EXERCISE DIRECTIONS = Output exactly, and only, the lines from the line containing "Recreate this object" through the line containing "base board's underside.", both included.

SUPPLIED INFORMATION =

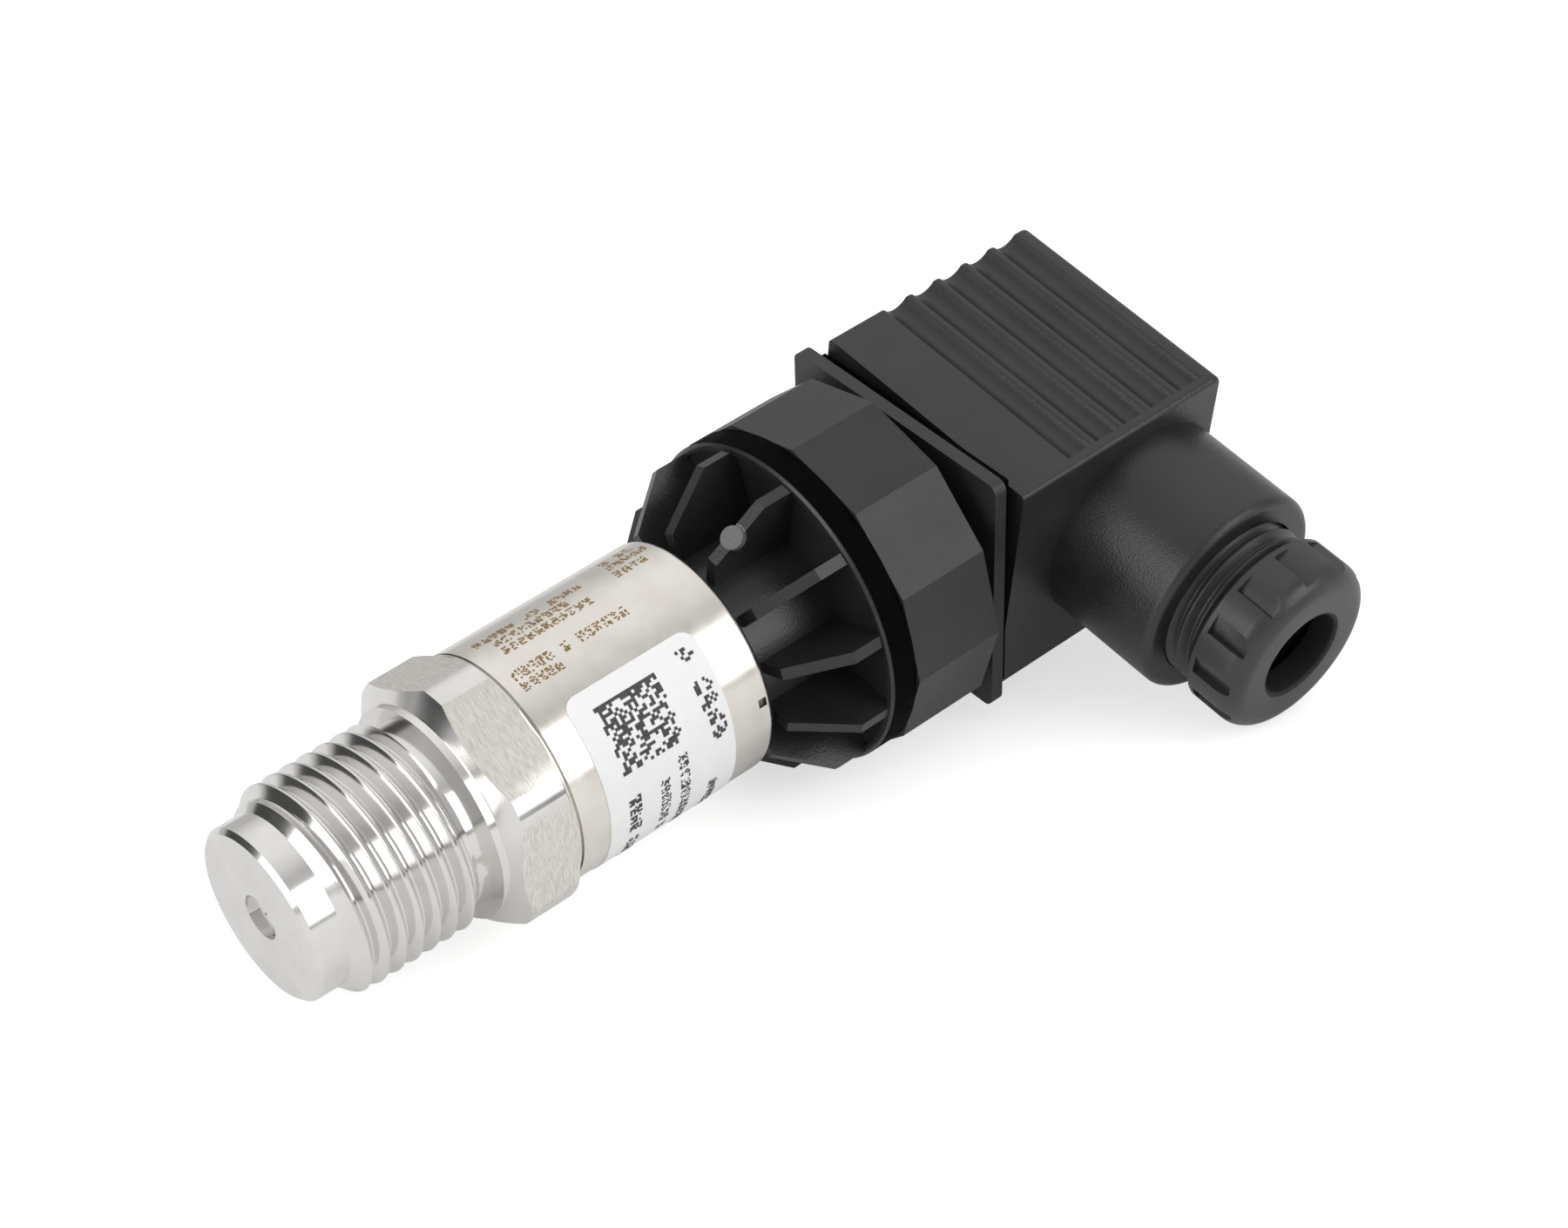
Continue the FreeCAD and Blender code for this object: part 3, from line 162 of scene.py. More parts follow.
def colour_ramp(tree, value, stops):
    """Colours blended along a value, from (position, colour) stops in rising order."""
    ramp_node = shader_node(tree, "ValToRGB", {"Fac": value})
    ramp = ramp_node.color_ramp
    ramp.elements[0].position = stops[0][0]
    ramp.elements[1].position = stops[-1][0]
    for position, _ in stops[1:-1]:
        ramp.elements.new(position)
    for element, (_, colour) in zip(ramp.elements, stops):
        element.color = (*colour, 1)
    return ramp_node.outputs["Color"]


def mottled(tree, shader, place, scale, dark, light, rough_low, rough_high):
    """Uneven colour and gloss in soft patches; `scale` is in patches per mm."""
    patches = shader_node(tree, "TexNoise", {"Vector": place, "Scale": scale, "Detail": 3.0})
    colours = colour_ramp(
        tree, patches.outputs["Fac"], ((PATCH_DARK, dark), (PATCH_LIGHT, light)))
    tree.links.new(colours, shader.inputs["Base Color"])
    gloss = shader_node(tree, "MapRange", {
        "Value": patches.outputs["Fac"], "From Min": PATCH_DARK, "From Max": PATCH_LIGHT,
        "To Min": rough_low, "To Max": rough_high,
    })
    tree.links.new(gloss.outputs["Result"], shader.inputs["Roughness"])


def raised_by(tree, shader, height, depth):
    """Relief from a pattern's height; `depth` is in mm from its lowest to its highest point."""
    relief = shader_node(tree, "Bump", {"Height": height, "Strength": 1.0, "Distance": depth * MM})
    tree.links.new(relief.outputs["Normal"], shader.inputs["Normal"])


def turned_steel(name, shade, tint, lines_per_mm, line_depth, roughness):
    """Bright turned steel: fine rings round the axis, and a soft unevenness of tint and gloss."""
    finish, tree, shader, place = new_finish(name, {"Metallic": 1.0})
    mottled(tree, shader, place, 0.35, shade, tint, roughness, roughness * 1.35)
    parts = shader_node(tree, "SeparateXYZ", {"Vector": place}).outputs
    across = shader_node(tree, "CombineXYZ", {"Y": parts["Y"], "Z": parts["Z"]})
    radius = shader_node(tree, "VectorMath", {0: across.outputs["Vector"]}, operation="LENGTH")
    wander = shader_node(tree, "TexNoise", {"Vector": place, "Scale": 0.25, "Detail": 1.0})
    ring_place = shader_node(tree, "CombineXYZ", {
        "X": parts["X"], "Y": radius.outputs["Value"], "Z": wander.outputs["Fac"],
    })
    rings = shader_node(tree, "TexNoise", {
        "Vector": ring_place.outputs["Vector"], "Scale": lines_per_mm, "Detail": 2.0,
    })
    raised_by(tree, shader, rings.outputs["Fac"], line_depth)
    return finish


def milled_steel(name):
    """Steel with short cutter strokes across the axis, as on the flats of the hexagon."""
    finish, tree, shader, place = new_finish(name, {"Metallic": 1.0, "Roughness": 0.38})
    narrowed = shader_node(
        tree, "VectorMath", {0: place, 1: (14.0, 1.0, 1.0)}, operation="MULTIPLY")
    strokes = shader_node(tree, "TexNoise", {
        "Vector": narrowed.outputs["Vector"], "Scale": 1.0, "Detail": 3.0, "Roughness": 0.6,
    })
    colours = colour_ramp(
        tree, strokes.outputs["Fac"], ((0.36, STROKE_SHADE), (0.60, STROKE_SHINE)))
    tree.links.new(colours, shader.inputs["Base Color"])
    raised_by(tree, shader, strokes.outputs["Fac"], 0.012)
    return finish


def choose(piece, *others):
    """Select these pieces and no more, the first of them the one that the next tools act on."""
    bpy.ops.object.select_all(action="DESELECT")
    for chosen in (piece, *others):
        chosen.select_set(True)
    bpy.context.view_layer.objects.active = piece


def open_for_editing(piece):
    """Go from a piece to its points, with nothing selected in it."""
    choose(piece)
    bpy.ops.object.mode_set(mode="EDIT")
    bpy.ops.mesh.select_mode(type="VERT")
    bpy.ops.mesh.select_all(action="DESELECT")


def close_editing():
    """Go back from the piece's points to the piece."""
    bpy.ops.object.mode_set(mode="OBJECT")


def open_with(piece, kind, wanted):
    """Open a piece with those faces or edges selected that `wanted` picks."""
    open_for_editing(piece)
    bpy.ops.mesh.select_mode(type=kind)
    mesh = bmesh.from_edit_mesh(piece.data)
    for part in mesh.faces if kind == "FACE" else mesh.edges:
        part.select_set(wanted(part))
    bmesh.update_edit_mesh(piece.data)


def facing_out(piece):
    """Turn all the faces of a piece outwards."""
    open_for_editing(piece)
    bpy.ops.mesh.select_all(action="SELECT")
    bpy.ops.mesh.normals_make_consistent(inside=False)
    close_editing()


def apply_modifier(piece, kind, **settings):
    """Add a modifier, set it and apply it."""
    choose(piece)
    modifier = piece.modifiers.new(kind.lower(), kind)
    for name, setting in settings.items():
        setattr(modifier, name, setting)
    bpy.ops.object.modifier_apply(modifier=modifier.name)


def taken_from(node, name):
    """A copy of a solid, brought back to the drawing, its triangles joined to whole faces."""
    mesh = frame["nodes"][node].data.copy()
    mesh.transform(laid_to_drawn)
    piece = bpy.data.objects.new(name, mesh)
    bpy.context.scene.collection.objects.link(piece)
    open_for_editing(piece)
    bpy.ops.mesh.customdata_custom_splitnormals_clear()
    bpy.ops.mesh.select_all(action="SELECT")
    bpy.ops.mesh.remove_doubles(threshold=SAME_POINT)
    bpy.ops.mesh.dissolve_limited(angle_limit=math.radians(SAME_FACE_DEGREES))
    close_editing()
    return piece


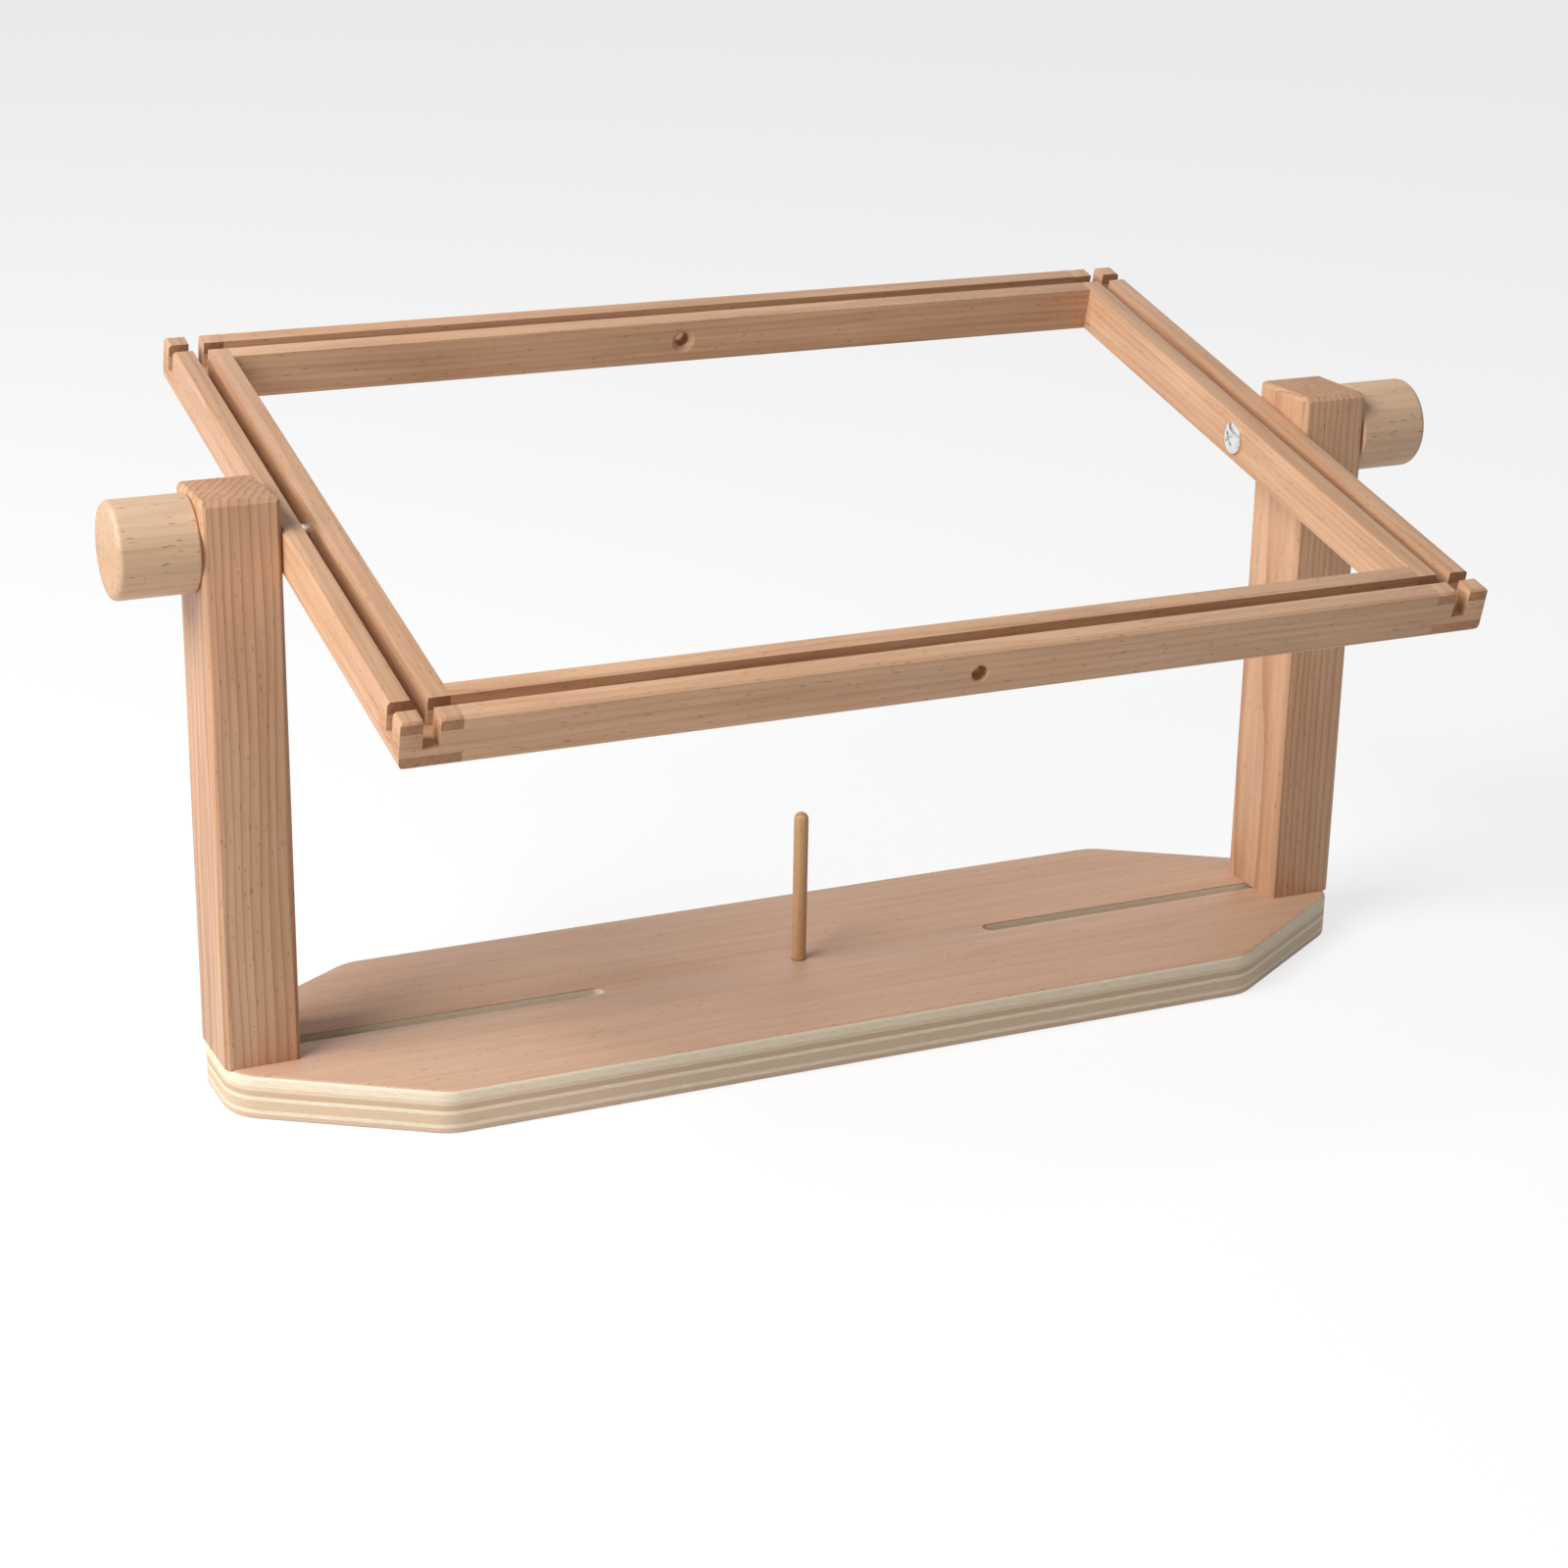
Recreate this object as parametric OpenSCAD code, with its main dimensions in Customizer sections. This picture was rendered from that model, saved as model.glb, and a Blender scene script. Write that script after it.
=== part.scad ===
// Embroidery frame stand: a grooved wooden frame that tilts between two posts on a slotted base board.
// Units are millimetres. +X points right, +Y back and +Z up.
// The origin is the middle of the base board's underside.

/* [Frame] */
// Width of the frame over its outer faces
frame_w = 438; // [300:1:600]
// Depth of the frame over its outer faces
frame_d = 308; // [220:1:340]
// Width of a rail, seen from above
rail_w = 22.5; // [20:0.5:30]
// Height of a rail
rail_h = 18.5; // [17:0.5:26]
// Width of the groove that takes the fabric clamping tube
groove_w = 6.2; // [4:0.1:8]
// Depth of that groove
groove_depth = 11; // [7:0.5:12]
// Height of the tenon through each corner
tenon_h = 8.9; // [6:0.1:10]
// Rounding of the side rails' lower outer edges
rail_low_round = 3; // [1.5:0.5:4]
// How far the frame's other outer edges are eased
rail_ease = 1; // [0.5:0.1:1.5]
// Tilt of the frame at rest, front edge down
frame_tilt = 13; // [-60:1:60]
// Diameter of the countersink at the inner end of each rail's bolt hole
rail_sink_d = 10.4; // [8:0.1:12]
// Depth of that countersink
rail_sink_depth = 2; // [1:0.1:3]
// Width of the small chamfer at the outer end of each rail's bolt hole
rail_mouth = 0.6; // [0.2:0.1:1]

/* [Posts] */
// Width of a post, along X
post_w = 30; // [24:1:40]
// Depth of a post, along Y
post_d = 36; // [28:1:42]
// Height of a post above the base board
post_h = 224; // [205:1:280]
// Distance from a post's top down to the frame's pivot
pivot_drop = 19; // [18.5:0.5:30]
// How far a post's edges are eased
post_ease = 1.8; // [0.5:0.1:3]
// Gap between the frame and each post
frame_gap = 0.3; // [0.2:0.1:2]

/* [Base board] */
// Depth of the board
board_d = 136; // [110:1:200]
// Thickness of the board
board_t = 18; // [15:0.5:25]
// Distance from each foot bolt to the board's end
board_end = 14.7; // [14:0.1:40]
// Length of each corner cut, along X
corner_cut_x = 73; // [40:1:90]
// Length of each corner cut, along Y
corner_cut_y = 47; // [25:1:47]
// Rounding of the outline's corners
outline_round = 20; // [5:1:22]
// Width of each slot
slot_w = 7; // [6.5:0.1:8]
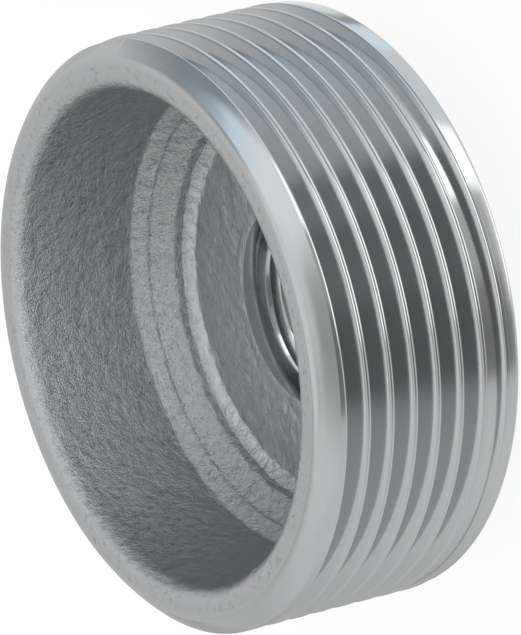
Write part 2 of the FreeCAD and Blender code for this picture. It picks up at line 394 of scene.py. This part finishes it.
def helix(section, radius, top, pitch, start, quarters, steps):
    """Winds a section of (across, up) points down round the axis, a quarter turn at a time."""
    bm = bmesh.new()
    verts = [bm.verts.new((radius + across, 0, up)) for across, up in section]
    bm.faces.new(verts)
    bmesh.ops.rotate(bm, verts=verts, matrix=Matrix.Rotation(start, 3, "Z"))
    bmesh.ops.translate(bm, verts=verts, vec=(0, 0, top))
    edges = bm.edges[:]
    first = bm.faces[:]
    bmesh.ops.spin(bm, geom=verts + edges, cent=(0, 0, 0), axis=(0, 0, 1), angle=-TAU / 4,
                   steps=steps, dvec=(0, 0, -pitch / 4 / steps), use_merge=False)
    bmesh.ops.delete(bm, geom=first, context="FACES_ONLY")
    quarter = bm.verts[:] + bm.edges[:] + bm.faces[:]
    for index in range(1, quarters):
        copy = bmesh.ops.duplicate(bm, geom=quarter)["geom"]
        verts = [item for item in copy if isinstance(item, bmesh.types.BMVert)]
        bmesh.ops.transform(bm, verts=verts, matrix=Matrix.Translation(
            (0, 0, -pitch / 4 * index)) @ Matrix.Rotation(-TAU / 4 * index, 4, "Z"))
    bmesh.ops.remove_doubles(bm, verts=bm.verts[:], dist=1e-7)
    bmesh.ops.holes_fill(bm, edges=[edge for edge in bm.edges if edge.is_boundary])
    bmesh.ops.recalc_face_normals(bm, faces=bm.faces[:])
    return bm


def groove_root(size, turn):
    """Radius of the groove's root at this turn, and how far it has risen in the run-out."""
    full = (size.pitch - size.crest_flat - size.root_flat) / 2 / math.tan(size.flank_angle)
    root = size.crest_radius + size.taper * size.first_groove - full
    root += size.taper * size.pitch * max(turn, 0)
    runout_and_pit_shade = 0
    if turn < 0:
        root += root * (1 / math.cos(TAU * max(turn, -LEAD_TURNS)) - 1)
    elif turn > size.full_turns:
        rate = math.tan(size.runout_angle) * size.pitch
        runout_and_pit_shade = min(rate * (turn - size.full_turns), full - size.rear_step)
    return root + runout_and_pit_shade, runout_and_pit_shade


def groove_line(size, turn, rear_end):
    """One groove's outline at this turn, from its front edge down and up to its rear edge.

    A groove that isn't there yet is a point on the crests, and one that has left the body is
    the point at the end of the rear band.
    """
    rim = rim_height(size)
    slope = 1 / math.tan(size.flank_angle)
    middle = size.first_groove + size.pitch * turn
    root, runout_and_pit_shade = groove_root(size, turn)
    deep = size.crest_radius + size.taper * middle - root
    if deep < SHALLOWEST:
        depth = max(middle, size.bevel)
        return [Vector((size.crest_radius + size.taper * depth, rim - depth))] * GROOVE_ROWS
    half = size.root_flat / 2 + runout_and_pit_shade / slope
    if turn < 0:
        half = min(half, deep * ROUND_SHARE)
    front = (root + (middle - half) * slope - size.crest_radius) / (size.taper + slope)
    last = rim - rear_end.y - REAR_MARGIN
    if front > last:
        return [rear_end] * GROOVE_ROWS
    ahead = Vector((-size.taper, 1)).normalized()
    if front < size.bevel:
        front = (root + (middle - half) * slope - size.crest_radius + size.bevel) / (1 + slope)
        ahead = Vector((-1, 1)).normalized()
    rear = (size.crest_radius - root + (middle + half) * slope) / (slope - size.taper)
    behind = Vector((size.taper, -1)).normalized()
    roots = [Vector((root, rim - middle + half)), Vector((root, rim - middle - half))]
    edges = [Vector((root + (middle - half - front) * slope, rim - front)),
             Vector((size.crest_radius + size.taper * rear, rim - rear))]
    radius = min(size.crest_round, deep * ROUND_SHARE)
    near = min(CREST_HOLD, deep / 20)
    low = min(ROOT_HOLD, deep / 5)
    down = [(foot - edge).normalized() for foot, edge in zip(roots, edges)]
    arc = rounded_corner(edges[0] + ahead, edges[0], roots[0], radius, 3)
    line = [arc[0] + ahead * near] + arc + [arc[-1] + down[0] * near * 2]
    line += [roots[0] - down[0] * low, roots[0]]
    if rear > last:
        return line + [rear_end] * (GROOVE_ROWS - len(line))
    arc = rounded_corner(roots[1], edges[1], edges[1] + behind, radius, 3)
    line += [roots[1], roots[1] - down[1] * low]
    return line + [arc[0] + down[1] * near * 2] + arc + [arc[-1] + behind * near]


def thread_surface(size):
    """The bevel and the outside thread, in rows that follow the groove's edges round the axis."""
    rear_end, corner, bevel_top = thread_ends(size)
    swell = Vector((1, 1)).normalized() * size.bevel_crown * 4
    bm = bmesh.new()
    columns = []
    for step in range(size.steps + 1):
        part = step / size.steps
        grooves = [groove_line(size, part + index, rear_end) for index in GROOVES]
        missing = grooves[0][0] == grooves[0][-1]
        start = max(corner, grooves[1 if missing else 0][0], key=lambda point: point.y)
        if missing:
            grooves[0] = [start] * GROOVE_ROWS
        run = (start - bevel_top).length / (corner - bevel_top).length
        ways = [row / BEVEL_ROWS for row in range(BEVEL_ROWS)]
        rows = [bevel_top.lerp(start, way) + swell * way * (1 - way) * run ** 2 for way in ways]
        rows += [start] + [point for groove in grooves for point in groove] + [rear_end]
        turn = math.pi / 2 - TAU * part
        columns.append([(p.x * math.cos(turn), p.x * math.sin(turn), p.y) for p in rows])
    bmesh.ops.create_grid(bm, x_segments=len(columns[0]) - 1, y_segments=size.steps, size=1)
    bm.verts.ensure_lookup_table()
    for vert, place in zip(bm.verts, [place for column in columns for place in column]):
        vert.co = place
    close_up(bm)
    return bm


def bore_groove(size):
    """The inside thread's groove, from just under its bevel at the cavity through the head."""
    depth = size.bore_depth
    half = (size.bore_pitch - size.bore_crest) / 2
    root = half - depth * math.tan(size.flank_angle)
    over = 0.04 * MM
    ease = 0.06 * MM
    upper = [(-over, half + over / 2), (0, half),
             (depth - ease, root + 0.05 * MM), (depth, root - ease)]
    section = upper + [(across, -up) for across, up in reversed(upper)]
    top = size.head_height + size.web - size.bore_start
    quarters = round((top + 2 * MM) / size.bore_pitch * 4)
    # the helix starts a little to the side, so that its ends miss the bore's own edges
    bm = helix(section, size.bore_radius, top, size.bore_pitch, 0.01, quarters, HELIX_STEPS)
    for vert in bm.verts:
        turn = (top - vert.co.z) / size.bore_pitch
        shallow = max(0, 1 - (turn + 0.5) / size.bore_lead)
        vert.co.xy -= vert.co.xy.normalized() * size.bore_depth * 1.2 * shallow
    return as_object(bm, "bore_groove")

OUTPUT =
Recreate this object as parametric OpenSCAD code, with its main dimensions in Customizer sections. This picture was rendered from that model, saved as model.glb, and a Blender scene script. Write that script after it.
=== part.scad ===
// Embroidery frame stand: a grooved wooden frame that tilts between two posts on a slotted base board.
// Units are millimetres. +X points right, +Y back and +Z up.
// The origin is the middle of the base board's underside.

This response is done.